#### Exercise instructions
Transcribe word for word only the span whose first line is the one with "The FreeCAD and Blender code for this object continues." and whose last line is the one with "ring, winch and"; both of those lines belong to it.

#### Listing

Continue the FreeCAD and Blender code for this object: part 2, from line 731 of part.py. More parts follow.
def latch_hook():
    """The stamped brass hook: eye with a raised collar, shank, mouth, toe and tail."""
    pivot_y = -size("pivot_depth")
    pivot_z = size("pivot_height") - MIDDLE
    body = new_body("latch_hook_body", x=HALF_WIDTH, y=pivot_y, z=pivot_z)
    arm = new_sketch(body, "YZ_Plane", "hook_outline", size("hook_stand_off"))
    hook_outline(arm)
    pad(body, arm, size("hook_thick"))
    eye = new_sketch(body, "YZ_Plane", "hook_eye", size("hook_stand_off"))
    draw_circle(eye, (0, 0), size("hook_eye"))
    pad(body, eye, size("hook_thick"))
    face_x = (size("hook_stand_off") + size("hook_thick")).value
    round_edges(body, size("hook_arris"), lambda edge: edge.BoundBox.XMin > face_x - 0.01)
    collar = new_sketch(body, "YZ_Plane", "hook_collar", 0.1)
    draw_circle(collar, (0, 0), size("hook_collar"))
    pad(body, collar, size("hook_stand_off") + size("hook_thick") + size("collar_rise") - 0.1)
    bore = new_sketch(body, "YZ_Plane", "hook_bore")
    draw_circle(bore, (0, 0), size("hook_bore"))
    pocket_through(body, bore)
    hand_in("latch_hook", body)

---

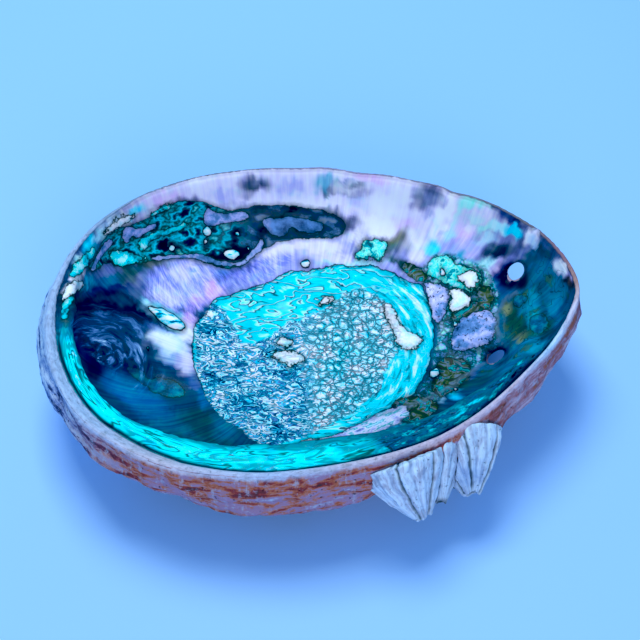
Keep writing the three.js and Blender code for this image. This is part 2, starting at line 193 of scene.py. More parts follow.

...

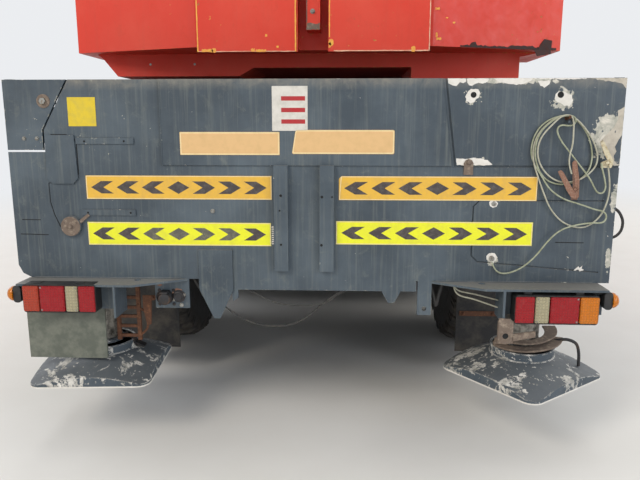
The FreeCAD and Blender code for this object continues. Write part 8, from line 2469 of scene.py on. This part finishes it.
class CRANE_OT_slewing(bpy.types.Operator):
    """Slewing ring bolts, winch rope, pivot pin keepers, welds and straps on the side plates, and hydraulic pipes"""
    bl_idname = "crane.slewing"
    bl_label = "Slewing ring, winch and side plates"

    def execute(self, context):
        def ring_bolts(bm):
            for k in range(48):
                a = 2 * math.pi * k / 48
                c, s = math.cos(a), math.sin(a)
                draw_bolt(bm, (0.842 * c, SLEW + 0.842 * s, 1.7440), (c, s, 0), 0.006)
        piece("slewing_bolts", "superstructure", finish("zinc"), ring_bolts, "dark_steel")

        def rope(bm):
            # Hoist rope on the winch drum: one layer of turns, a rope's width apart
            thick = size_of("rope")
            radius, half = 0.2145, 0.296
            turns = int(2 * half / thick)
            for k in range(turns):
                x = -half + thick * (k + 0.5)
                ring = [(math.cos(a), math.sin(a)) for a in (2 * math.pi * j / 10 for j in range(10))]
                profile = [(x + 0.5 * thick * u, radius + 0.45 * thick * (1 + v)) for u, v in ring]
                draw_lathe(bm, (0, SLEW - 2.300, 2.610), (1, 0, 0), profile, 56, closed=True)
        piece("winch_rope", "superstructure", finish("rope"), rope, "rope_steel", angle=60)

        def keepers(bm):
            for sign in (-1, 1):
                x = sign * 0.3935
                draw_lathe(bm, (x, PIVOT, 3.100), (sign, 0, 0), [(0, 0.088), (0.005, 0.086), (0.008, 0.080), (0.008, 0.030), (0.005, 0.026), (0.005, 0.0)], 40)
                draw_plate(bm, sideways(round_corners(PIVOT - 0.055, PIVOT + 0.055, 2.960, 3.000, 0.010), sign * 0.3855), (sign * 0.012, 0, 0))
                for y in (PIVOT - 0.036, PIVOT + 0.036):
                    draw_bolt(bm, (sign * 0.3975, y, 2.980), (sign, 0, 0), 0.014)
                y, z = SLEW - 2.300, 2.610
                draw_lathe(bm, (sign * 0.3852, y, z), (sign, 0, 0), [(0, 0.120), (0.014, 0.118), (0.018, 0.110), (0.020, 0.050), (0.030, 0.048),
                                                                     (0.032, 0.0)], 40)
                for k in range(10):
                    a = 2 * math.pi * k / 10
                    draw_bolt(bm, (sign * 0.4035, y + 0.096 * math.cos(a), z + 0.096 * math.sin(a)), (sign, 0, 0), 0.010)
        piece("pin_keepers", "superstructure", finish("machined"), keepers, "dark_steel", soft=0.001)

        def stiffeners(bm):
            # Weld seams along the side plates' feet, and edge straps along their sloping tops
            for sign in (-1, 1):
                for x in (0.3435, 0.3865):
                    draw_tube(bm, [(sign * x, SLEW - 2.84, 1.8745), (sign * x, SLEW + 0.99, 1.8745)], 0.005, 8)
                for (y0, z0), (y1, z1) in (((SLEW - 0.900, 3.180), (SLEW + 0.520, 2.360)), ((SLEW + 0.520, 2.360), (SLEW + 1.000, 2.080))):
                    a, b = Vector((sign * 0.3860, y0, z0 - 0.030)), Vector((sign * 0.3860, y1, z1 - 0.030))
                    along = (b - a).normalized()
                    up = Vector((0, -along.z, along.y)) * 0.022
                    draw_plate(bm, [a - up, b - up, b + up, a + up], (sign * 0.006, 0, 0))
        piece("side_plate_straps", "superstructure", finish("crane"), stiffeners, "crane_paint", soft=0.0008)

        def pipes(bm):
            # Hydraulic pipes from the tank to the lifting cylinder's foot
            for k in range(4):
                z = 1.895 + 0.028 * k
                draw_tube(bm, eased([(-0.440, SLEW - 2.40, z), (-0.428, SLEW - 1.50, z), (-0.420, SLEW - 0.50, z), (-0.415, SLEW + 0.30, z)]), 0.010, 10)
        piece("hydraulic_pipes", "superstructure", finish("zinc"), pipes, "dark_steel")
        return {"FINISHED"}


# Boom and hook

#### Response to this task
The FreeCAD and Blender code for this object continues. Write part 8, from line 2469 of scene.py on. This part finishes it.
class CRANE_OT_slewing(bpy.types.Operator):
    """Slewing ring bolts, winch rope, pivot pin keepers, welds and straps on the side plates, and hydraulic pipes"""
    bl_idname = "crane.slewing"
    bl_label = "Slewing ring, winch and side plates"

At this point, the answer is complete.